Sometimes, these norms appear to conflict. I defend the view that these conflicts are not subject to rational reconciliation. One example. My in-progress paper Countable Sure-Thing vs. the Axiological Principal Principle explores a conflict between a structural norm of individual practical rationality and a substantive norm of individual practical rationality. Isaacs and Russell’s countable sure-thing principle is designed to shield agents from certain kinds of dutch books that arise in infinitely situations like the St. Petersburg Game, and is an extension of the finite sure-thing principle standard to expected utility theory. The axiological principal principle, inspired by David Lewis’s chance-credence-connecting principal principle, instructs agents to desire or value things in accordance with their objective goodness. These principles come into conflict in cases where there exist an infinitely-ascending series of goods, each of which improves on its predecessors without limit.
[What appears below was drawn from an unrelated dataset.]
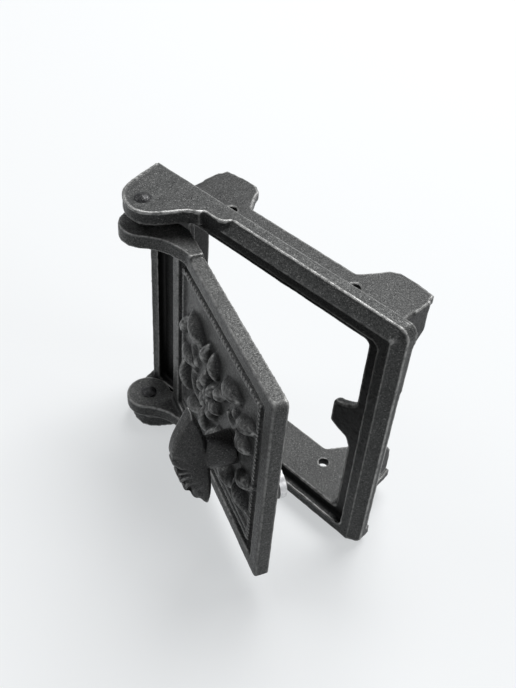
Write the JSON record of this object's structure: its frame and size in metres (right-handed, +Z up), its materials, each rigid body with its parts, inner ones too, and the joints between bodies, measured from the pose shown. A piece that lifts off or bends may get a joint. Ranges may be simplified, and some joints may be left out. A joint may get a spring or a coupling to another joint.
{
  "type": "stove clean-out door",
  "caption": "Cast iron stove clean-out door ajar in its frame, with a floral relief, riveted hinge, shell blade handle, turning latch and masonry anchor plates.",
  "frame": {"origin": "middle of the frame's underside, where it stands on the floor", "axes": "+X along the frame from the hinge side to the free side, +Y through the frame into the wall, +Z up"},
  "size_m": [0.1619, 0.1114, 0.146],
  "materials": {
    "frame_casting": "rough as cast, dark grey",
    "door_casting": "rough as cast, dark grey",
    "handle_casting": "as cast, rubbed smooth",
    "rivet_steel": "dark, hammered head",
    "tongue_steel": "bright zinc-like steel"
  },
  "bodies": {
    "frame": {"frame": "frame_casting", "hinge_rivet_upper": "rivet_steel", "hinge_rivet_lower": "rivet_steel"},
    "door": {"door_leaf": "door_casting"},
    "latch": {"handle": "handle_casting", "latch_tongue": "tongue_steel"}
  },
  "joints": [
    {"name": "door_swing", "type": "hinge", "parent": "frame", "child": "door", "pos_m": [-0.0616, -0.02305, 0], "axis": [0, 0, 1], "range_deg": [-150, 22.4]},
    {"name": "latch_turn", "type": "hinge", "parent": "door", "child": "latch", "pos_m": [0.02966, -0.04044, 0.064], "axis": [-0.3811, -0.9245, 0], "range_deg": [-76, 40]}
  ]
}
For example, suppose an agent comes to possess a bottle of EverBetter Wine, a bottle of wine whose flavor and quality improves every day. The axiological principal principle tells her to prefer drinking the wine tomorrow to drinking it today, all else equal. The countable sure-thing principle tells her that this preference is unreasonable. 

But how can these kinds of disputes be resolved? We may choose one principle or the other, but in order to do so in a way that is not ad-hoc, we must introduce a meta-principle for choosing our principles. I argue that any meta-principle we try to introduce to settle the dispute will not succeed. It, too, will have some constitutive goal, one with its own constitutive goal. Inevitably, this meta-principle will face competitors, resulting in a higher order normative disharmony. In order to resolve this disharmony in a principled way, some higher higher order principle will be required, which will face competitors, and so on indefinitely upward. There is no neutral ground. We must simply choose our ends without normative guidance; reason only steps in once the ends are settled.